Scribus — Best pure page-layout pick
Scribus is the open-source desktop publishing tool that fills the print-layout half of Xara’s job. PDF/X-1a, PDF/X-3, and PDF/X-4 export work cleanly for commercial printing, and CMYK colour management is built in.
Where it falls short: No vector or raster editing beyond basics. Workflow assumes images come from another tool.
Pricing: Free.
Versus Xara: Replaces the page-layout side, leaves graphics work to a partner app.
Download: scribus.net
Bottom line: Pick Scribus for print layout when vector and photo work happen elsewhere.
How to choose
Pick Affinity Designer 2 if we want the closest single-app Xara feel with a one-time licence and Mac support.
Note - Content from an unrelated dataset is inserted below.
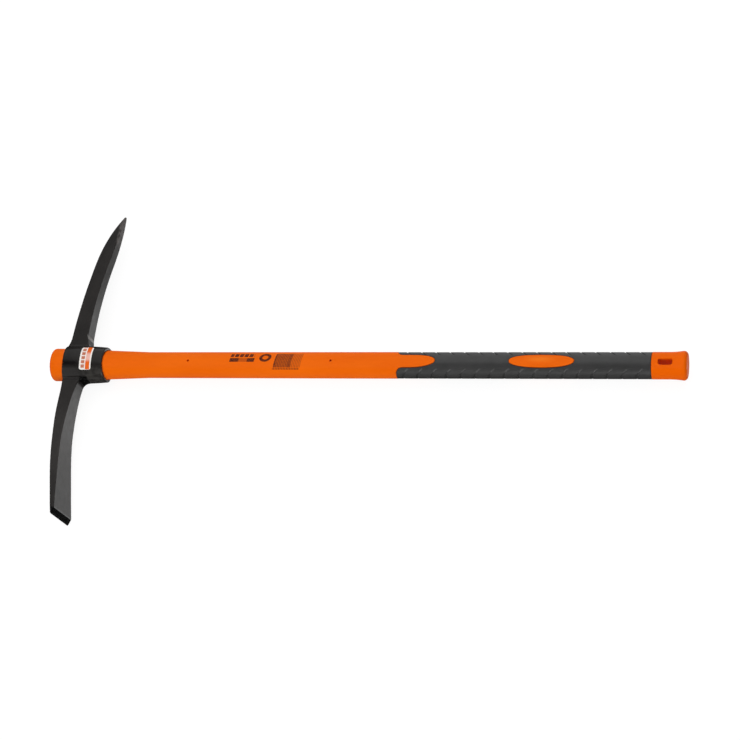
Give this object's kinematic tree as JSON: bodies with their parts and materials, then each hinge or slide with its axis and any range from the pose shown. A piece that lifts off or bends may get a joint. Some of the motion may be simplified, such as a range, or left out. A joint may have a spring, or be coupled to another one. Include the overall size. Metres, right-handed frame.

Pick Inkscape if vector work is the priority and we do not want to pay anything.
Pick CorelDRAW if we run a print or signage shop and the suite pricing makes sense at scale.
Pick GIMP + Inkscape + Scribus if we want a free open-source stack that covers all three of Xara’s jobs across Windows, macOS, and Linux.
Stay on Xara if we are deep into Pro X 365, the Cloud workspace is wired into our process, and Windows-only is not a constraint.
FAQ
Is there a free Xara alternative? Yes. Inkscape for vector, GIMP for raster, and Scribus for page layout together cover what Xara does, on Windows, macOS, and Linux, at no cost.
Does Xara work on Mac? No. Xara Photo & Graphic Designer and Xara Designer Pro X are Windows-only. Xara Cloud runs in a browser. For native Mac work, Affinity Designer 2 is the closest single-app match.
Is Affinity Designer better than Xara? For most marketing and design workflows on macOS, yes. Affinity matches the vector and raster combination, has a one-time licence, and is actively updated. Xara still has stronger page-layout muscle inside one app.
What do agencies use instead of Xara? Most agencies standardise on Adobe Illustrator, often paired with Photoshop and InDesign. Smaller studios that resent the subscription split toward Affinity Studio.
Is Inkscape good enough for professional work? For SVG icons, logos, and print-ready vector files, yes. For heavy filter-stacked illustrations or fast iteration on huge documents, a paid tool will be faster.